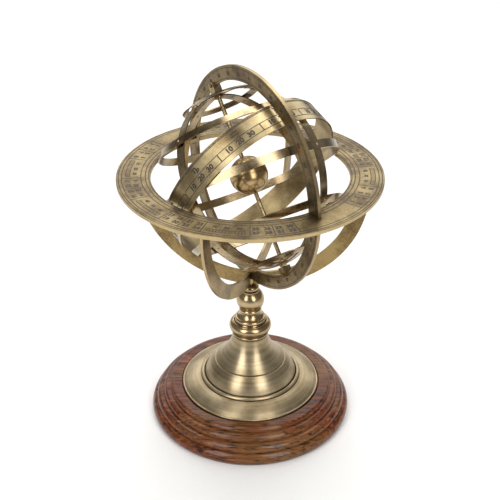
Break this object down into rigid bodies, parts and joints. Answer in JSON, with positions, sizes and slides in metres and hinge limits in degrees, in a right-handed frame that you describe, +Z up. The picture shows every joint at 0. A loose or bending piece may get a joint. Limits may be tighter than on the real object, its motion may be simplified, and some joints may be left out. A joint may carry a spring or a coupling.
{
  "type": "armillary sphere",
  "caption": "Demonstration armillary sphere: brass hoops turning about a tilted polar axis in a meridian ring, inside a horizon ring on a turned brass stem and round wooden base.",
  "frame": {"origin": "centre of the felt's underside, where the base rests", "axes": "+Z up; the meridian ring stands in the XZ plane with the north pole raised towards -X"},
  "size_m": [0.188, 0.188, 0.2799],
  "materials": {
    "felt": "green baize",
    "base_wood": "gloss lacquered rosewood",
    "steel": "plain",
    "turned_brass": "turned, fine circular brushing",
    "plate_brass": "antiqued, bright edges",
    "engraved_brass": "antiqued, engraved, dark in the lines",
    "hoop_brass": "satin",
    "zodiac_brass": "antiqued, engraved",
    "globe_brass": "polished",
    "fitting_brass": "satin"
  },
  "bodies": {
    "stand": {"base_felt": "felt", "wood_base": "base_wood", "tie_bolt": "steel", "tie_washer": "steel", "foot_bell": "turned_brass", "stem_knop": "turned_brass", "stem_neck": "turned_brass", "stem_ball": "turned_brass", "stem_fork": "turned_brass", "cradle_east": "plate_brass", "cradle_west": "plate_brass", "horizon_ring": "engraved_brass"},
    "meridian": {"meridian_ring": "engraved_brass", "pole_saddle_north": "fitting_brass", "pole_saddle_south": "fitting_brass", "saddle_screws": "fitting_brass"},
    "celestial_sphere": {"colure_solstitial": "hoop_brass", "colure_equinoctial": "hoop_brass", "equator_hoop": "hoop_brass", "tropic_cancer": "hoop_brass", "tropic_capricorn": "hoop_brass", "arctic_circle": "hoop_brass", "antarctic_circle": "hoop_brass", "zodiac_band": "zodiac_brass", "polar_rod": "fitting_brass", "earth_globe": "globe_brass", "hub_washers": "fitting_brass", "hub_nuts": "fitting_brass", "hoop_rivets": "fitting_brass", "zodiac_rivets": "fitting_brass"}
  },
  "joints": [
    {"name": "meridian_tilt", "type": "hinge", "parent": "stand", "child": "meridian", "pos_m": [0, 0, 0.19873], "axis": [0, 1, 0], "range_deg": [-40, 40]},
    {"name": "sphere_spin", "type": "hinge", "parent": "meridian", "child": "celestial_sphere", "pos_m": [0, 0, 0.19873], "axis": [-0.6428, 0, 0.766], "continuous": true}
  ]
}
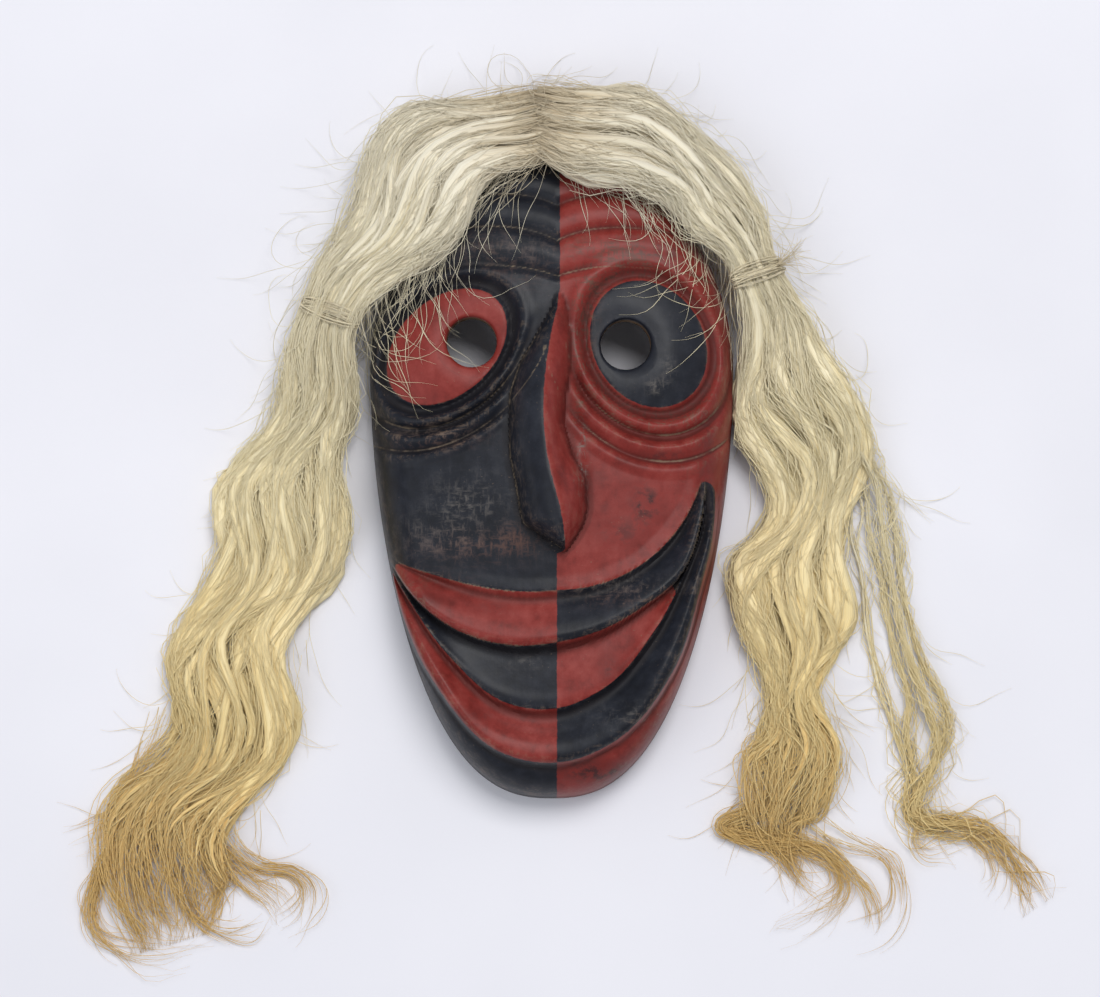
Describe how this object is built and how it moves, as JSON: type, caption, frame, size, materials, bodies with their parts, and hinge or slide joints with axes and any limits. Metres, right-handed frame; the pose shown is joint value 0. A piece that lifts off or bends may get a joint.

* * * * * * *

* [Set problem] In the records, locate each line holding the string "axes" and copy it.

* [Completed exercise]
  "frame": {"origin": "centre of the felt's underside, where the base rests", "axes": "+Z up; the meridian ring stands in the XZ plane with the north pole raised towards -X"},
Describe how this object is built and how it moves, as JSON: type, caption, frame, size, materials, bodies with their parts, and hinge or slide joints with axes and any limits. Metres, right-handed frame; the pose shown is joint value 0. A piece that lifts off or bends may get a joint.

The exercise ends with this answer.